In “The Hope” (Poem 65), she imagines her body dissolved into dust (l. 5), to salt (l. 6), and to atoms (l. 9), and then annihilated entirely. The emphasis on the body as a temporary collection of dust that could be dissolved at any time is a common feature of seventeenth-century metaphysical poetry: compare, for example, George Herbert’s “Church Monuments”:

George Herbert, “Church Monuments”
  • While that my soul repairs to her devotion,
  • Here I intomb my flesh, that it betimes
  • May take acquaintance of this heap of dust;
  • To which the blast of death's incessant motion,
  • Fed with the exhalation of our crimes,
  • Drives all at last. Therefore I gladly trust
  • My body to this school, that it may learn
  • To spell his elements, and find his birth
  • Written in dusty heraldry and lines;
  • Which dissolution sure doth best discern,
  • Comparing dust with dust, and earth with earth.
  • These laugh at jet, and marble put for signs,
  • To sever the good fellowship of dust,
  • And spoil the meeting. What shall point out them,
  • When they shall bow, and kneel, and fall down flat
  • To kiss those heaps, which now they have in trust?
  • Dear flesh, while I do pray, learn here thy stem
  • And true descent: that when thou shalt grow fat,
  • And wanton in thy cravings, thou mayst know,
  • That flesh is but the glass, which holds the dust
  • That measures all our time; which also shall
  • Be crumbled into dust. Mark, here below,
  • How tame these ashes are, how free from lust,
  • That thou mayst fit thyself against thy fall.
George Herbert, “Church Monuments.” Poetryfoundation.org.
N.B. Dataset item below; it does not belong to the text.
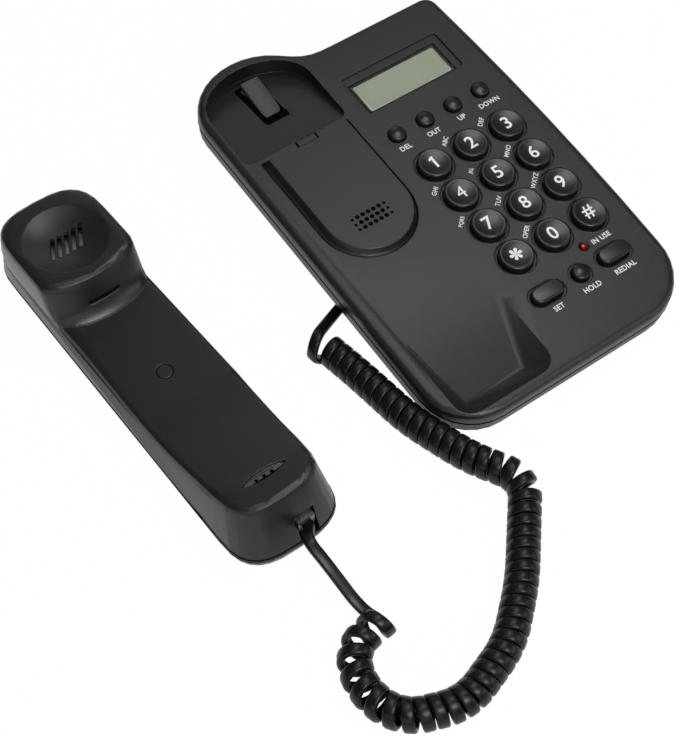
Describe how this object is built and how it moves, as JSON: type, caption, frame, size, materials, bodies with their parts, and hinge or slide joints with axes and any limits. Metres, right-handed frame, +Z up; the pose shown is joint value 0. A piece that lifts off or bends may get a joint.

While Herbert’s poem uses the repetition of “dust” to conjure the fragility of the body and its eventual dissolution, Pulter, as Eardley also notes (p. 372, s.v. “dust”), is interested in dust not only as ending but as beginning, as ending and origin.

Pulter’s remarkable poem Universal Dissolution6 is worth reading in its entirety, not only because it complicates the questions raised in this curation (about the relationship between the soul and body, about who is the “me” that speaks to the soul, about her unusual use of the keywords “dust” and “cause”), but also because it serves as a kind of sister-poem to “The Perfection of Patience and Knowledge.” The two poems have several verbal echoes: in “Perfection,” “the flower [doth] sleep in its cause” (l. 5), while in “Dissolution” the flowers “seem to hang their heads and weep / ’Cause in their causes they so soon must sleep” (l. 14), and man “Must taste of death and shrink into his cause” (l. 32). In all these instances, the “causes” are an ending that conjures at the same time a beginning (see A039, ed. Liza Blake, note on l. 5). While “Perfection” begins with an exhortation to her “struggling” or “straggling” soul, “Dissolution” addresses her soul as “impatient.” Excerpts from “Universal Dissolution” are given below, including its dramatic, apocalyptic ending; I invite readers to think about why, given that the two poems share so many concerns and so much vocabulary, “The Perfection of Patience and Knowledge” makes such a sudden swerve away from these questions with its move to scientific knowledge at line 30.

Hester Pulter, “Universal Dissolution”
  • Those gorgeous flowers which the valleys crown,
  • That by the impartial scytheman are mown down,
  • Trust me they seem to hang their heads and weep
  • ’Cause in their causes they so soon must sleep.
  • So man to his first principles must turn
  • And take a nap in black oblivion’s urn.
  • […]
  • So wretched man, whose structure is of dust,
  • After his period’s past, he moulder must,
  • And this our globe of earth ere long shall burn
  • And all her pomp and pride to ashes turn.
  • Then, my impatient soul, what canst thou say,
  • Seeing all sublunary things decay?
  • […]
  • But these and all the fixèd orbs of light
  • Shall be involved once more in horrid night.
  • Like robes, the elements shall folded lie
  • In the vast wardrobe of eternity.
  • Then my unsettled soul be more resolved,
  • Seeing all this universe must be dissolved.
Hester Pulter, Universal Dissolution6, ed. Sarah C.E. Ross, The Pulter Project: Poet in the Making, ll. 11–13, 103–108, 171–76.